Not being used to cold water swimming (even after having the test swim the day before), I struggled to find my breath within moments of entering the lake and stopped swimming for a minute or two to blow bubbles. The water was way too cold even with a wetsuit. Endured intermittent painful calf cramps on the course. I tried to relax my cramped leg and kept moving forward. As I was on my way back after a U-turn point, a fellow participant accidentally hit the side of my head, just above my ear with his hand as I was rolling my head to breathe. I tried not to feel panicky while trying to reach for the lane rope to pull myself together. After swimming the last 500 meters using only my arms because both of my legs cramped already, what a relief it was to be out of the water, finally! I was thrilled to bits hearing my name announced by the host while on my way to T1 or the swim-to-bike transition area.
Transitioning from cold water to cycling was a huge challenge. The air was chilly while moving out from T1. Not having fully recovered from the swim, yet there I was faced with significant climbs in the next kilometers. Quads cramped. First time it happened. Then I saw a lady participant who got off her bike and walked the hill. Me! No way!
Was in luck to build up some speed on the way down and saved some energy by maintaining a good tempo while coasting some of the kilometers leading to the main Y-shaped bike course.
The three-lap Y-shaped bike course took participants to a scenic route passing through rice fields, rivers, waterways, hills, tree-lined streets, and mountain ranges.
On the course, aid stations provided muscle cramp relief spray and sunscreen. They were also well stocked with a variety of snacks, bananas, energy gels, and half-full bottles filled either with cold water or energy drink prepared by awesome volunteers. Toilet stop is not a problem since it is equipped with tissue and water. What more could I ask for?
I was almost done with my second lap, on a path under a shady canopy of trees, when I saw this lady rider ahead of me wobbled, fell off her bike on the right side of the road, and accidentally slammed her head on the highway guardrail. Her feet were still attached to the pedals when I stopped to check if she had injuries. I was figuring out a way to break the language barrier and continued to speak proper English telling her not to move. She may have simply not caught everything I said while waiting for her teammate to make a turn on the road and park his bike so he can assist her before I continued to roll on.
Done with two laps and was about to do my third when I noticed volunteers have left the road intersection, with the U-turn signage for third lap gone and replaced with a straight-on directional sign.

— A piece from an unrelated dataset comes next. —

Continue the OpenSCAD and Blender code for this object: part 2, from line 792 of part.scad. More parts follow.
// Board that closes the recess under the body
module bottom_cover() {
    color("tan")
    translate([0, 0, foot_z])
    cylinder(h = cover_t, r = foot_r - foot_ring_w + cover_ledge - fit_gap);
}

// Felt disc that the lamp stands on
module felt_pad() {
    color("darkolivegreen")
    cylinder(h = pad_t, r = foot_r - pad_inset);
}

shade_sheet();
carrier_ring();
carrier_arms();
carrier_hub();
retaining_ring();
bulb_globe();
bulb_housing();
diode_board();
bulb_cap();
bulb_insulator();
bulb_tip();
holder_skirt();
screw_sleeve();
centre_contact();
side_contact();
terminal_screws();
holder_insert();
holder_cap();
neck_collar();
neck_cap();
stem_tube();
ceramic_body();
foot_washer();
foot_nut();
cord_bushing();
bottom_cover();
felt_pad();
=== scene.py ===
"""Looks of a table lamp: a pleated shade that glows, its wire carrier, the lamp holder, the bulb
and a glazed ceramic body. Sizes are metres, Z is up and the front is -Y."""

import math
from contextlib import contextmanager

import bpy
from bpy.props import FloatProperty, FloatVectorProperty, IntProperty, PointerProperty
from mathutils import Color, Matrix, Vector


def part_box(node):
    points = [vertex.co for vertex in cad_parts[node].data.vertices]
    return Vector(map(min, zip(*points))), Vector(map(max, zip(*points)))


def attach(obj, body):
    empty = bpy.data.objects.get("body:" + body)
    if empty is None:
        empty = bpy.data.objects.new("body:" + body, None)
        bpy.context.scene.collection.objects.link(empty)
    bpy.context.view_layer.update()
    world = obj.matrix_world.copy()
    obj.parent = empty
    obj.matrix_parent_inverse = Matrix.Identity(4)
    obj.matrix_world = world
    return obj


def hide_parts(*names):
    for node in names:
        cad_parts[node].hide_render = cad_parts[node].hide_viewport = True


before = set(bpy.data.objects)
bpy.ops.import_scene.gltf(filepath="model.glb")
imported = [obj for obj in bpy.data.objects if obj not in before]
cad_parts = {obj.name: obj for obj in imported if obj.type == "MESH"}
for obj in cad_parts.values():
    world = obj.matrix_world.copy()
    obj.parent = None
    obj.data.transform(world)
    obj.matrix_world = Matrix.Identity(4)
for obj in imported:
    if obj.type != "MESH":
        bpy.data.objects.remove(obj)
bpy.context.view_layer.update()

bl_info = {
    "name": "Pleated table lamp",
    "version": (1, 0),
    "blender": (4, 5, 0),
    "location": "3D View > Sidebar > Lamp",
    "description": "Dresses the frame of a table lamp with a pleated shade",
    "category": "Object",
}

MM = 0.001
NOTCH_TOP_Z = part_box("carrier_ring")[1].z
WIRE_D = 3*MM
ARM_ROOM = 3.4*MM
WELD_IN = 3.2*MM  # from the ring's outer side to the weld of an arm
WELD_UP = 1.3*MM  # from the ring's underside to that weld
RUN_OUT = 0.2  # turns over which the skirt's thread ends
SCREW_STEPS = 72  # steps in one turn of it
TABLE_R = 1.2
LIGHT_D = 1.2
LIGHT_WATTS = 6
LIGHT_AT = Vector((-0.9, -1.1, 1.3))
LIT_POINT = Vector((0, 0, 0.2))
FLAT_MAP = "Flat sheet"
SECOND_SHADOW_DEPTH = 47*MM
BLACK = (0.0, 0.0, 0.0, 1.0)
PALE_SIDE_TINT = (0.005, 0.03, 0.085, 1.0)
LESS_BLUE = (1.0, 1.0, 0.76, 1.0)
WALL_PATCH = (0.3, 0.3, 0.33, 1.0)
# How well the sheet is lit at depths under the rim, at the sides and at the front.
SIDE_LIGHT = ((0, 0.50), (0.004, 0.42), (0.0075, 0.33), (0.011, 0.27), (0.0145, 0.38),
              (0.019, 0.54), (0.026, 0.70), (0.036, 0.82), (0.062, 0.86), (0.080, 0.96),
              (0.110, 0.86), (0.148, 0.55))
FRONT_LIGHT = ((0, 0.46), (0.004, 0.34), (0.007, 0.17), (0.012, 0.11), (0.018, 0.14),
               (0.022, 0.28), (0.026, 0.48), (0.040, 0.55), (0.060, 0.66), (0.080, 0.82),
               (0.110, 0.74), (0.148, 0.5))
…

With his right arm waving in the air, one race official shouted inaudible words to all bikers and pointed his other arm to the road straight ahead. I followed, and then hesitated. Realized I’m not finished yet. One more loop. But, it was in this leg where my race that day ended. I had to talk to a race official and surrendered my timing chip because I really didn’t think I was going to make the race cutoff. It was so close. Difficult as it was, but I made the decision.

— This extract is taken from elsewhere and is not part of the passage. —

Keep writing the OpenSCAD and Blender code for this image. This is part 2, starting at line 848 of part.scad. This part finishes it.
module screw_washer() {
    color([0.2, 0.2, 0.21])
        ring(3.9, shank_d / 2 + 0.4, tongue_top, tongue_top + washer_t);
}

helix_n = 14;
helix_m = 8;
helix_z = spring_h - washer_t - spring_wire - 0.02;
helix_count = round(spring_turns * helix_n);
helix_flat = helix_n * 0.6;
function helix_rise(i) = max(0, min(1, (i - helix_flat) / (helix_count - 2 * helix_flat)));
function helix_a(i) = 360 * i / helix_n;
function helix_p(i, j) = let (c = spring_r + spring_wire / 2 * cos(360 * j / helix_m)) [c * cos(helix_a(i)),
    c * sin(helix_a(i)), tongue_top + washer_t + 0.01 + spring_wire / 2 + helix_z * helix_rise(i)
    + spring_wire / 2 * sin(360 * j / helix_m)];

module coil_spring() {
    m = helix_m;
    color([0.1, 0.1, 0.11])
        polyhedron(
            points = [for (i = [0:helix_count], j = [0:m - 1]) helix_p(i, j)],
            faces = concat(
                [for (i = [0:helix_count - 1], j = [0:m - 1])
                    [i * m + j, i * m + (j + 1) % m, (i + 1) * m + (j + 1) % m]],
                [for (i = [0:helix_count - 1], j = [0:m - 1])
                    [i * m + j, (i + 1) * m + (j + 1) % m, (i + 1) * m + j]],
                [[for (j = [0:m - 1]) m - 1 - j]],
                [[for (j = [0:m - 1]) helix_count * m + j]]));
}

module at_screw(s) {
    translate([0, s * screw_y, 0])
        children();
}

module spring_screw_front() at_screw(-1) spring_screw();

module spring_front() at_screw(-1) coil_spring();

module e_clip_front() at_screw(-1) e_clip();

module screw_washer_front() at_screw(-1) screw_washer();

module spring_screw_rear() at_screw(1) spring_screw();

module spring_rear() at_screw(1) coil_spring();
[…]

The last stretch of the course leading up to T2 is a 20-kilometer highway with a low-gradient climb as a ruler’s edge. With no shade and as straight as it was, it was the last mental test in the bike course. Heavy-hearted, there I was pedaling slowly back to transition, reliving the moment, and thinking of what had just happened. This: A DNF (did not finish) at my first full IRONMAN race. I was devastated.

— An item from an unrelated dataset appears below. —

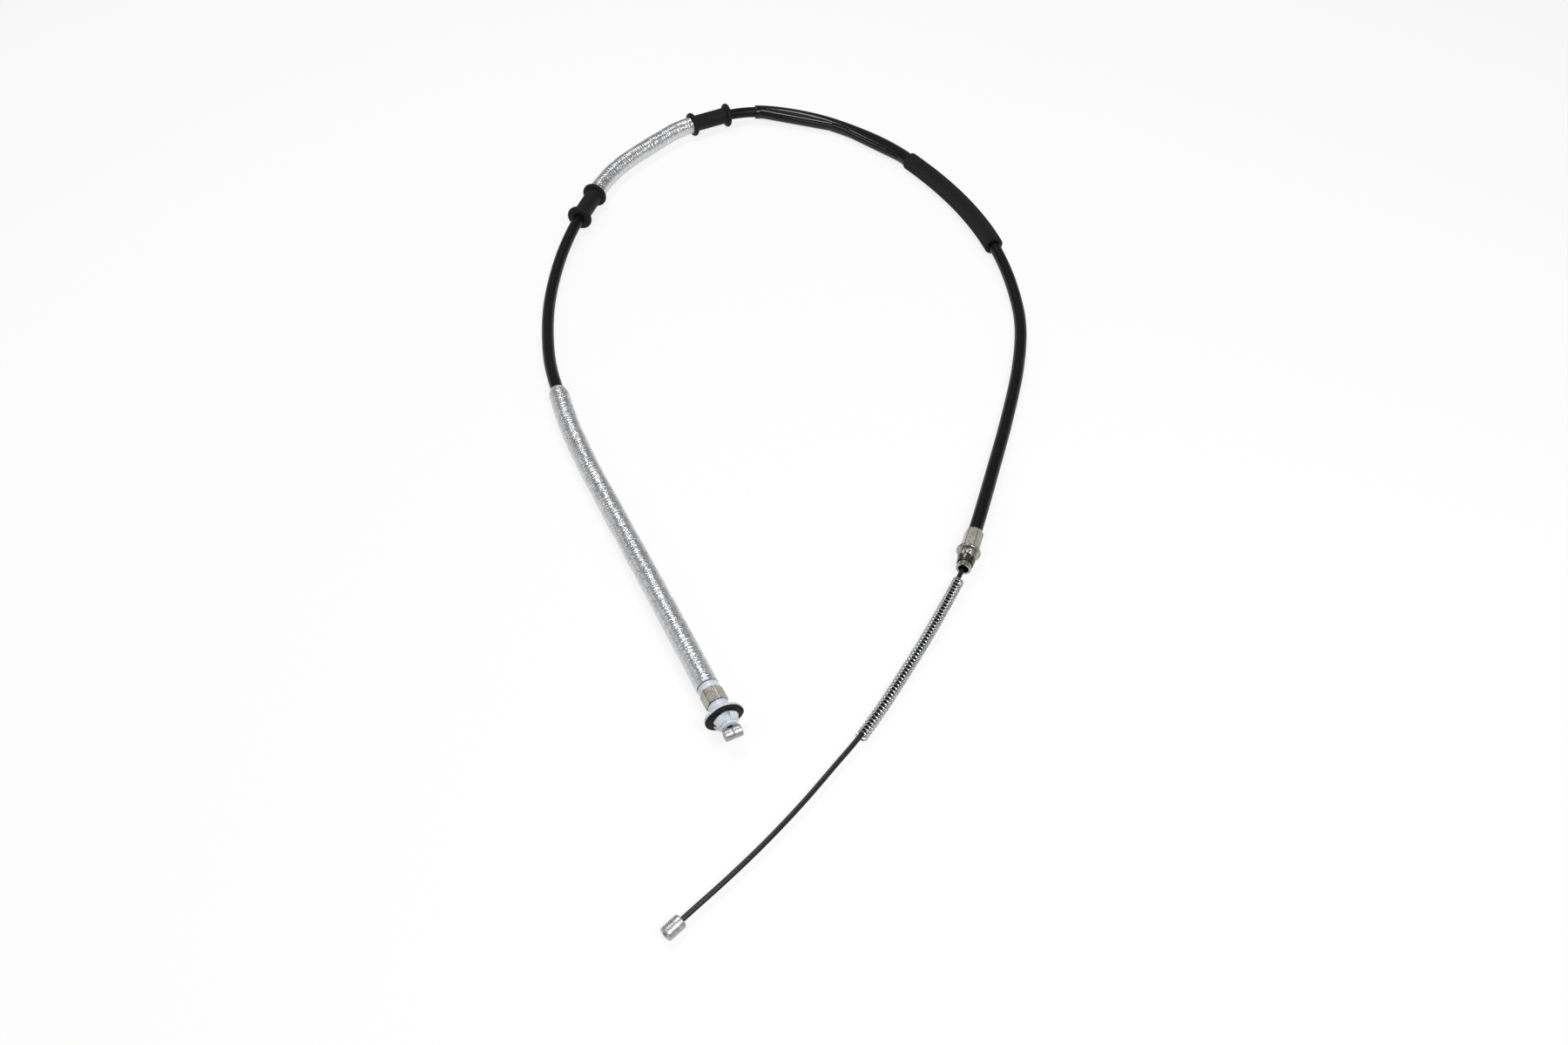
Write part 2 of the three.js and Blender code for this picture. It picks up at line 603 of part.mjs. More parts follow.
function rearFerrule() {
  const crimp = solid(hexagonalSleeve(
    REAR_CRIMP_CORNER_R, REAR_CRIMP_CHAMFER, REAR_CRIMP_START, HUB_START,
  ).rotateY(Math.PI / 6 - REAR_CRIMP_TURN));
  const edge = STOP_FLANGE_R - STOP_FLANGE_EDGE;
  const core = solid(turned([
    [0, STOP_FLANGE_START], [edge, STOP_FLANGE_START],
    [STOP_FLANGE_R, STOP_FLANGE_START + STOP_FLANGE_EDGE], [STOP_FLANGE_R, HUB_START - STOP_FLANGE_EDGE],
    [edge, HUB_START], [HUB_R - HUB_TOOTH_DEPTH, HUB_START], [HUB_R - HUB_TOOTH_DEPTH, NOSE_START],
    [NOSE_R, NOSE_START], [NOSE_R, NOSE_MOUTH - NOSE_LIP_LENGTH],
    [NOSE_LIP_R, NOSE_MOUTH - NOSE_LIP_LENGTH / 2], [NOSE_LIP_R, NOSE_MOUTH], [0, NOSE_MOUTH],
  ], TURNED_SIDES));
  const knurl = toothed(HUB_R, HUB_R - HUB_TOOTH_DEPTH, HUB_TEETH);
  const teeth = solid(prism(knurl, HUB_START - STOP_FLANGE_EDGE, NOSE_START));
  const seat = clearOf(JACKET_SEAT_R, TURNED_SIDES);
  const socket = rod(seat, REAR_CRIMP_START - CUT_PAST, JACKET_STOP, TURNED_SIDES);
  const mouth = NOSE_MOUTH + CUT_PAST;
  const bore = rod(clearOf(NOSE_BORE_R, TURNED_SIDES), REAR_CRIMP_START, mouth, TURNED_SIDES);
  const body = crimp.add(core).add(teeth).subtract(solid(socket)).subtract(solid(bore));
  add('rear_ferrule', laidAlong(casingRoute, geometryOf(body)), materials.platedSteel);
}

function rearRetainingClip() {
  const from = NOSE_START + SEAT_GAP;
  const to = from + CLIP_LENGTH;
  const ringStart = to - CLIP_RING_LENGTH;
  const ringBore = clearOf(NOSE_R + SEAT_GAP, TURNED_SIDES);
  const collar = solid(turned([
    [CLIP_TIP_R - CLIP_WALL, from], [CLIP_TIP_R, from], [ringBore + CLIP_WALL, ringStart],
    [ringBore + CLIP_WALL, to], [ringBore, to], [ringBore, ringStart],
  ], TURNED_SIDES));
  let body = collar;
  for (let i = 0; i < CLIP_FINGERS / 2; i += 1) {
    const length = ringStart - from;
    const slot = new THREE.BoxGeometry(3 * CLIP_TIP_R, 2 * length, CLIP_SLOT_WIDTH)
      .translate(0, from, 0)
      .rotateY(2 * Math.PI * i / CLIP_FINGERS);
    body = body.subtract(solid(slot));
  }
  add('rear_retaining_clip', laidAlong(casingRoute, geometryOf(body)), materials.springSteel);
}

// The spring hangs on the wire, so its middle lies below the wire's.
function returnSpring() {
  const innerR = (SPRING_R - SPRING_WIRE_R) * Math.cos(Math.PI / SPRING_STEPS_PER_TURN) - SPRING_WIRE_R;
  const hang = innerR - WIRE_R - SEAT_GAP;
  const geometry = new THREE.ExtrudeGeometry(new THREE.Shape(polygon(SPRING_WIRE_R, SPRING_SIDES)), {
    steps: SPRING_TURNS * SPRING_STEPS_PER_TURN,
    extrudePath: new Coil(wireRoute, SPRING_START, hang),
  });
  add('return_spring', geometry, materials.springSteel);
}

function rearNipple() {
  const start = REAR_NIPPLE_START;
  const end = start + REAR_NIPPLE_LENGTH;
  const inner = REAR_NIPPLE_R - REAR_NIPPLE_CHAMFER;
  const barrel = solid(turned([
    [0, start], [inner, start], [REAR_NIPPLE_R, start + REAR_NIPPLE_CHAMFER],
    [REAR_NIPPLE_R, end - REAR_NIPPLE_CHAMFER], [inner, end], [0, end],
  ], TURNED_SIDES));
  const gate = new THREE.BoxGeometry(2 * REAR_NIPPLE_GATE, 2 * REAR_NIPPLE_GATE, REAR_NIPPLE_GATE)
    .translate(0, end, 0);
  const bore = rod(clearOf(WIRE_R + SEAT_GAP, BORE_SIDES), start - CUT_PAST, BARE_WIRE_END + SEAT_GAP);
  const body = barrel.add(solid(gate)).subtract(solid(bore));
  add('rear_nipple', laidAlong(wireRoute, geometryOf(body)), materials.zinc);
}

casing();
innerWire();
frontNipple();
frontMountingBody();
frontGasket();
frontCrimpFerrule();
sealRing();
heatSleeves();
grommet('grommet_first', FIRST_GROMMET_START);
grommet('grommet_second', SECOND_GROMMET_START);
glossSleeve();
ribbedSleeve();
rearFerrule();
rearRetainingClip();
returnSpring();
rearNipple();

export default cable;
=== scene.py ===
"""Hand brake cable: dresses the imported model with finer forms, finishes, light and camera.

The file is laid out as an add-on and run as a script. All sizes are in metres, in the model's frame.
"""
import math
from functools import cache

import bmesh
import bpy
import numpy as np
from bpy.props import FloatProperty, FloatVectorProperty, IntProperty, PointerProperty
from mathutils import Matrix, Vector, noise


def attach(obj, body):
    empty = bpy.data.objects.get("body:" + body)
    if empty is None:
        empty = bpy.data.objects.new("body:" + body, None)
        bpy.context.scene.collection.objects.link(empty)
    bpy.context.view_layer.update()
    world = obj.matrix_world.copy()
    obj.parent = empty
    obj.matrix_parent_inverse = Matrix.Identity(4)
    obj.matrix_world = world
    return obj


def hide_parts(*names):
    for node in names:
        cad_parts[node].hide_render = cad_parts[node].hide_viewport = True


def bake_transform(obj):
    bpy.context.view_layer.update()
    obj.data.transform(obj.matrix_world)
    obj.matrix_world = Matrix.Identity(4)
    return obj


bl_info = {
    "name": "Hand brake cable",
    "version": (1, 0, 0),
    "blender": (4, 5, 0),
    "location": "3D View > Sidebar > Brake cable",
    "description": "Builds a dressed hand brake cable in a plain studio",
    "category": "Object",
}

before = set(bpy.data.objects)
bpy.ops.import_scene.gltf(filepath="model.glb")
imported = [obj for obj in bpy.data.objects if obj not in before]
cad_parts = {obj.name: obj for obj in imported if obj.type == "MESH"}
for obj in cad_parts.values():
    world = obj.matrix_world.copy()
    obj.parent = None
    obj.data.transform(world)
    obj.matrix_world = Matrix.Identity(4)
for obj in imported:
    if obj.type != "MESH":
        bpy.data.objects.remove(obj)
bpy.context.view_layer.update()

# Route of the casing, from the middle of the front nipple to the mouth of the rear ferrule
CASING_ROUTE = [
    (-0.0275, -0.2765, 0.0102), (-0.0475, -0.236, 0.0102), (-0.0574, -0.2156, 0.0102),
    (-0.0867, -0.1546, 0.0086), (-0.1113, -0.1037, 0.00745), (-0.1302, -0.0649, 0.00745),
    (-0.147, -0.0268, 0.0075), (-0.1594, 0.0082, 0.0077), (-0.1705, 0.0451, 0.006),
    (-0.1777, 0.089, 0.0047), (-0.1799, 0.125, 0.0047), (-0.1776, 0.167, 0.0066),
    (-0.1727, 0.1969, 0.009), (-0.1671, 0.2205, 0.0103), (-0.1581, 0.2529, 0.0103),
    (-0.1489, 0.2807, 0.0098), (-0.1373, 0.3025, 0.0096), (-0.1172, 0.3288, 0.0096),
    (-0.0964, 0.3524, 0.0099), (-0.0813, 0.3636, 0.0103), (-0.0531, 0.3789, 0.0103),
    (-0.027, 0.3878, 0.0086), (-0.002, 0.3877, 0.007), (0.0325, 0.377, 0.0061),
    (0.0656, 0.3561, 0.0061), (0.0956, 0.3276, 0.0073), (0.1243, 0.2884, 0.0077),
    (0.1479, 0.2465, 0.0077), (0.1651, 0.2019, 0.0081), (0.1754, 0.162, 0.0064),
    (0.1803, 0.118, 0.0047), (0.1796, 0.086, 0.0046), (0.1723, 0.0418, 0.0046),
    (0.158, -0.0126, 0.0047), (0.1427, -0.0631, 0.0058), (0.1288, -0.1079, 0.00785),
    (0.1182, -0.1399, 0.00785), (0.1136, -0.1539, 0.00785),
]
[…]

Choose to be positive and have a grateful attitude.
The support I got from friends, family, siblings, and relatives was overwhelming.
My nephew who’s based in Hawaii messaged me, “It’s OK Auntie there are still many races.” Or, my niece’s message, “Proud niece here!” Or, to my coach who said, “You did better than many other people out there. Just showing up and doing what you could despite all the challenges was brave and already an achievement. Congratulations nonetheless and keep your chin up. You’ll get there one day.” Or, my sister who sent me extra money for whatever stuff I needed to buy. Or, my supervisor who wished me well and asked me to come back in one piece after the race. Or, friends and teammates who gave their time to send me (and another teammate) off at the airport and supported this endeavor in whatever they could.
Sometimes you win. Sometimes you make it. Sometimes you LEARN.
Every athlete, no matter how ready or well trained, will one day have a race that is disappointing, or not perfect. I may have missed hearing these words “You are an Ironman!” or receiving the finisher’s medal, but again, it is only a race. There are still plenty of races out there, but there’s only one life.
Sportsmanship goes beyond the game. Accept the outcome of the game.
I have swum (3.8KMS) and biked (over 100KMS) the race by its rules. “Finished or not finished, pass your papers!” That’s part of sportsmanship. Sportsmanship or the golden rule in sports and competition means handling both victory and defeat graciously and taking it all in stride by following the rules of the game, respecting the officials, and treating fellow participants with respect. Win or lose (or not being able to finish), it is all part of sportsmanship.
Let it go. Then, move on.
Dreaming big, or shooting for the star. Setting goals and trying to achieve them the best way possible.
Rising to challenges and managing personal and work-related stressors. Spending a huge chunk of time (aside from having to work eight hours a day) training at night and on weekends—rain or shine—with dedication for that goal. Believing in “me” and having that can-do attitude.
Showing up on race day at the starting line ready to battle what’s ahead (in spite of dealing with ongoing pain).
Well, these things I consider as huge accomplishments already.
It’s OK to be sad for a while. But don’t beat yourself up. The most import part is to figure out what’s needed to be done. In time, pick up your plan where you left off and come back strong. Stronger and better than ever before.